Nathaniel Martello-White, na sua estreia no roteiro e direção, inverte a polaridade do terror social de Jordan Peele. Se em Corra!, os brancos apropriavam-se do corpo negro, em Esquecidos, é Neve que escala na sociedade inglesa negando quem é. Para ocupar os espaços de poder e fazer parte da elite, precisa rejeitar o sangue negro e vestir a peruca.

A crítica é dirigida em como a sociedade condiciona o agir de Neve (gosto de imaginar que o diretor escolheu o nome em razão da cor), levando-a a rejeitar quem é e, em análise derradeira, seus filhos que lembram suas raízes. O passado, na forma deles, volta para assustá-la.

Aí começam os problemas estruturais. Apesar de serem interpretados por atores (Jorden Myrie e Bukky Bakray) que tentam conferir nuances complexas a Marvin e Abigail, a estrutura da narrativa nega isso. Óbvio que a antagonista da narrativa é Neve, que traumatizou os filhos de tal modo que se tornaram quem são, mas ilustrá-los de modo psicopático até acentua a tensão, embora reduza a componente humana e crítica.

Abigail devolve a meia irmã Mary à identidade através do cabelo; já Marvin ensina o meio irmão Sebastian a se defender. Ambos nutrem ressentimentos por terem sido preteridos em favor daqueles, porém ainda há certo elemento fraterno que os une, além de uma pretensa manipulação. A estrutura narrativa aniquila justamente isso, já que a empatia do espectador está com os filhos abandonados, e não com Neve.

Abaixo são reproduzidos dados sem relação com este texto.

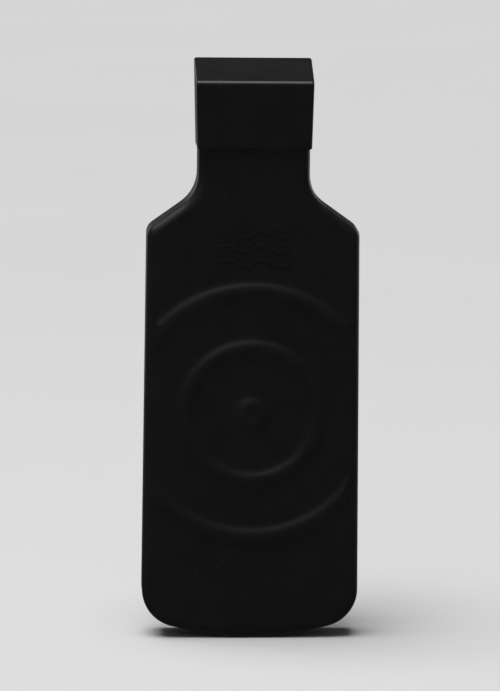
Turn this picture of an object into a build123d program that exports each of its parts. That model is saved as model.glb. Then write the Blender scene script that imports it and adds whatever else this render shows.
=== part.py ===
from build123d import *
from math import radians, sqrt, tan
import os

# Submersible mini aquarium heater: a flat bottle-shaped pad with a capped neck, hung on the glass by
# two suction cups. Millimetres, +Z up along the heater, front face towards -Y, glass at Y = 0.
# Heights are measured from the pad's bottom edge; save() then moves the model so that the origin is
# the centre of the upper suction cup's rim.

# Front view of the pad
PAD_WIDTH = 33.5
SIDE_DRAFT = 0.5           # each side leans in this much between the bottom and the shoulder
BOTTOM_RADIUS = 45.0       # the shallow arc of the bottom edge
BOTTOM_CORNER = 6.0
NECK_WIDTH = 17.06
NECK_TOP = 76.1            # where the cap sits
SHOULDER_ROOT = 69.15      # height where the neck's side would meet the shoulder's slope
SHOULDER_ANGLE = 35.5
SHOULDER_CORNER = 2.0
NECK_FILLET = 6.0

# Depths, all as Y values
GLASS_GAP = 9.0
PAD_THICKNESS = 7.5
REAR_SHELL_DEPTH = 3.0
WALL = 1.6
SIDE_WALL = 2.4
REAR_FACE = -GLASS_GAP
FRONT_FACE = REAR_FACE - PAD_THICKNESS
PARTING = REAR_FACE - REAR_SHELL_DEPTH
REAR_INNER = REAR_FACE - WALL
FRONT_INNER = FRONT_FACE + WALL
MID_CAVITY = (REAR_INNER + FRONT_INNER) / 2

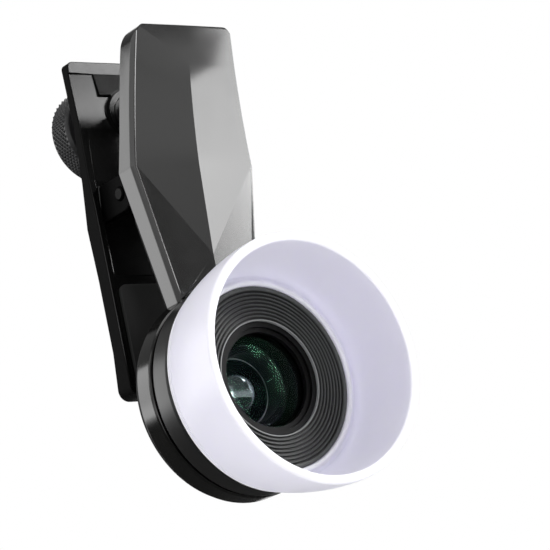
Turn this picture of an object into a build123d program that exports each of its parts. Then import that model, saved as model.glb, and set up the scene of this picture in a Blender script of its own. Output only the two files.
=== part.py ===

Aí mora o perigo do lugar de fala – sou bastante flexível quanto a isto: acredito que todos possam falar sobre o que querem, mas que o peso que deve ser dado a cada fala deve ser medido pelo nível de vivência e conhecimento do que fala. É o que Denzel Washington tratou como diferenças culturais: Scorsese poderia ter dirigido A Lista de Schindler e Spielberg, Os Bons Companheiros. Será que, neste grande “se”, tais filmes teriam tão bons como foram?

Nathaniel Martello-White é negro, mas é homem. Há maniqueísmo na abordagem de Neve e do abandono materno. A cena inicial não serve para tridimensionalizar a personagem, que é vista como alguém que nasceu para pensar exclusivamente em si e fugir dos problemas logo que estes se apresentam. Dá para compreender a ideia de que abandonar os filhos é abandonar a parte de si que nega – a da mulher negra – mas o saldo é amargo.

Ainda assim, aprecio a naturalidade do desfecho que, ao menos, é fiel à personagem que retrata.